E la stima e l'affetto dei suoi coetanei l'accompagnavano anche fuori delle università. E poiché a tante doti d'intelletto e di cuore egli aggiungeva una grande severità di carattere, un grande contegno ed un intenso, ardente amore per la patria in quel tempo che oggi pare più bello perché i sogni della immaginazione sono più felici della realtà, in quel tempo, dico, in cui si cospirava più o meno nascostamente, egli fu chiamato al comitato nazionale che doveva preparare il movimento interno per la unione di Roma all'Italia.
Ma fu sventura, perché l'animo di Volpi Manni non era fatto per essere un rivoluzionario ardito; talché invece d'imprimere nella gioventù liberale un moto maggiore, parve che l'assonnasse e l'acquetasse. Onde avvenne che nei tempi nuovi il partito liberale romano gliene sapesse. Pur nondimeno il Parlamento si schiuse a lui, ma per una sola volta ed a stento: e questo fu il periodo più amaro della sua vita.

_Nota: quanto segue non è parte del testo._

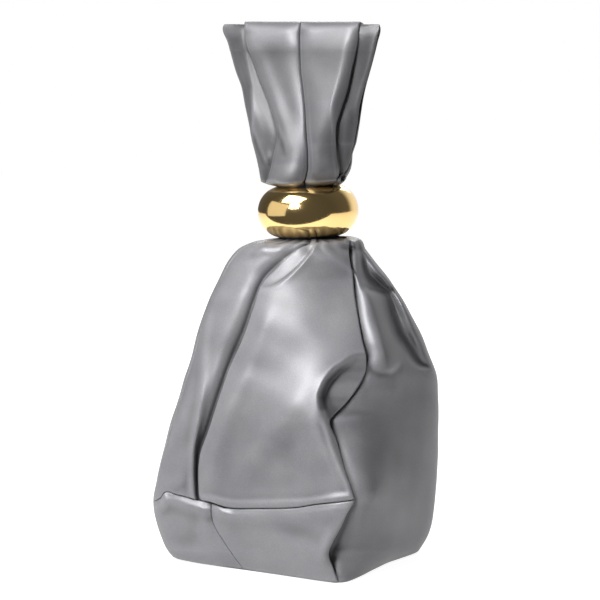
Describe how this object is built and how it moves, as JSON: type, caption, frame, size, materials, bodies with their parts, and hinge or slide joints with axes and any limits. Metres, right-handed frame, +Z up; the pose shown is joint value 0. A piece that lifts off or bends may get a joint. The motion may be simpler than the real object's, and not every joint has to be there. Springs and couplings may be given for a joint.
{
  "type": "knot bag",
  "caption": "Soft leather knot bag on a flat base, its folded panels gathered through a domed sliding metal ring and carried on above it as a pleated loop",
  "frame": {"origin": "on the floor, under the middle of the base", "axes": "+Z up along the bag, +X to the right along the front, -Y towards the front face"},
  "size_m": [0.1574, 0.1326, 0.3479],
  "materials": {
    "leather": "soft nappa leather, pewter grey with a satin metallic sheen",
    "lining": "plain woven fabric, dark grey",
    "board": "pressed fibre board, bare",
    "ring_metal": "gold-coloured plating, mirror polished"
  },
  "bodies": {
    "leather_bag": {"front_left_panel": "leather", "front_right_panel": "leather", "front_band_left": "leather", "front_band_right": "leather", "right_gusset": "leather", "back_left_panel": "leather", "back_right_panel": "leather", "back_band_left": "leather", "back_band_right": "leather", "left_gusset": "leather", "base_panel": "leather", "base_board": "board", "base_lining": "lining", "front_lining": "lining", "right_lining": "lining", "back_lining": "lining", "left_lining": "lining", "loop_outer_left": "leather", "loop_centre_left": "leather", "loop_centre_right": "leather", "loop_outer_right": "leather"},
    "ring": {"ring_dome": "ring_metal", "ring_sleeve": "ring_metal"}
  },
  "joints": [
    {"name": "ring_slide", "type": "slide", "parent": "leather_bag", "child": "ring", "axis": [-0.0437, 0, 0.999], "range_m": [0, 0.045], "deforming": ["loop_outer_left", "loop_centre_left", "loop_centre_right", "loop_outer_right"]}
  ]
}
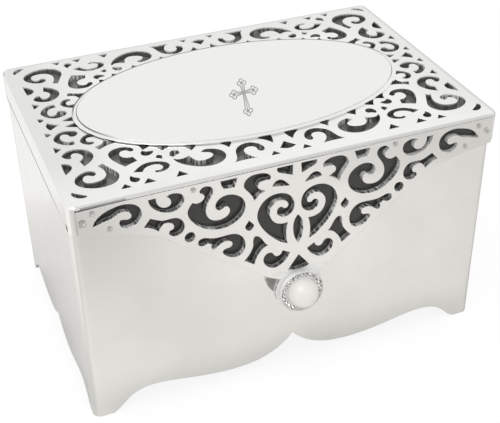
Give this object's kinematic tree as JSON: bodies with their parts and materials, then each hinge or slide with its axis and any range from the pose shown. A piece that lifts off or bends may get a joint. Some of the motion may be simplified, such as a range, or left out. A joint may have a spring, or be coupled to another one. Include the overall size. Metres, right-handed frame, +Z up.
{
  "type": "keepsake box",
  "caption": "Rectangular silver-plated keepsake box on bracket feet, with a hinged lid pierced in scrolls, an oval plaque, and a pierced front flap that ends in a pearl knob.",
  "frame": {"origin": "on the ground under the middle of the whole box, halfway between the pearl and the hinge", "axes": "+X to the right along the front, +Y towards the hinge, +Z up"},
  "size_m": [0.158, 0.1248, 0.0943],
  "materials": {
    "silver": "polished silver plate",
    "plaque_silver": "satin silver plate",
    "gloss_black": "gloss",
    "velvet": "short pile",
    "pearl": "pearl lustre",
    "stones": "cut and foiled",
    "rubber": "matte",
    "board": "painted board"
  },
  "bodies": {
    "box": {"body_shell": "silver", "floor_plate": "board", "floor_pad": "velvet", "lining_front": "velvet", "lining_back": "velvet", "lining_left": "velvet", "lining_right": "velvet", "hinge_body_leaf": "silver", "hinge_body_rivets": "silver", "hinge_pin": "silver"},
    "lid": {"lid_shell": "silver", "front_flap": "silver", "top_backing_sheet": "gloss_black", "flap_backing_sheet": "gloss_black", "lid_liner": "velvet", "oval_plaque": "plaque_silver", "knob_stem": "silver", "knob_washer": "silver", "bezel_cup": "silver", "bezel_stones": "stones", "pearl": "pearl", "lid_bumpers": "rubber", "hinge_lid_leaf": "silver", "hinge_lid_rivets": "silver"}
  },
  "joints": [
    {"name": "lid_hinge", "type": "hinge", "parent": "box", "child": "lid", "pos_m": [0, 0.05803, 0.08235], "axis": [-1, 0, 0], "range_deg": [0, 100]}
  ]
}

Egli non poteva vivere fuori dell'ambiente della politica e di quelle istituzioni che egli aveva fortemente amato e desiderò ardentemente di poter ritornare alla vita pubblica, facendo parte del Senato. Chi mai l'avrebbe detto, che dopo un anno solo dacché egli era stato soddisfatto, di quello che era stato il suo solo desiderio, la sua più grande consolazione, egli doveva scendere nella tomba? Fatalità! Poiché la sua morte avvenne pochi giorni dopo quella del presidente di sezione della Corte di cassazione di Roma, il Pantanetti, un altro giureconsulto esimio, onore di questa provincia. E così nel seno dell'alta magistratura, la Provincia di Roma non ha al presente alcuno che possa essere il rappresentante dell'antica dottrina del foro romano. Noi, onorevoli colleghi, abbiamo perduto un gran cittadino; poiché nelle sue virtù domestiche io posso dire che il Volpi-Manni era stato un eroe per la costanza colla quale aveva saputo sopportare le tante disgrazie che lo avevano colpito fin da fanciullo. La Corte di cassazione di Roma ha perduto un grande, un sapiente magistrato, in cui la dottrina non era superata che dalla rettitudine del suo animo e dalla temperanza e serenità dei suoi giudizi. Il Senato ha perduto una potente intelligenza, la quale, in dati momenti, avrebbe potuto riescire di grandissima utilità ai suoi lavori. E con queste poche parole io non credo di essermi sdebitato verso la memoria di lui, che conserverò cara e santa nell'animo mio e lo terrò sempre ad esempio delle virtù private e pubbliche. (Bene, bravo).


Senato del Regno, Atti parlamentari. Discussioni, 21 gennaio 1892.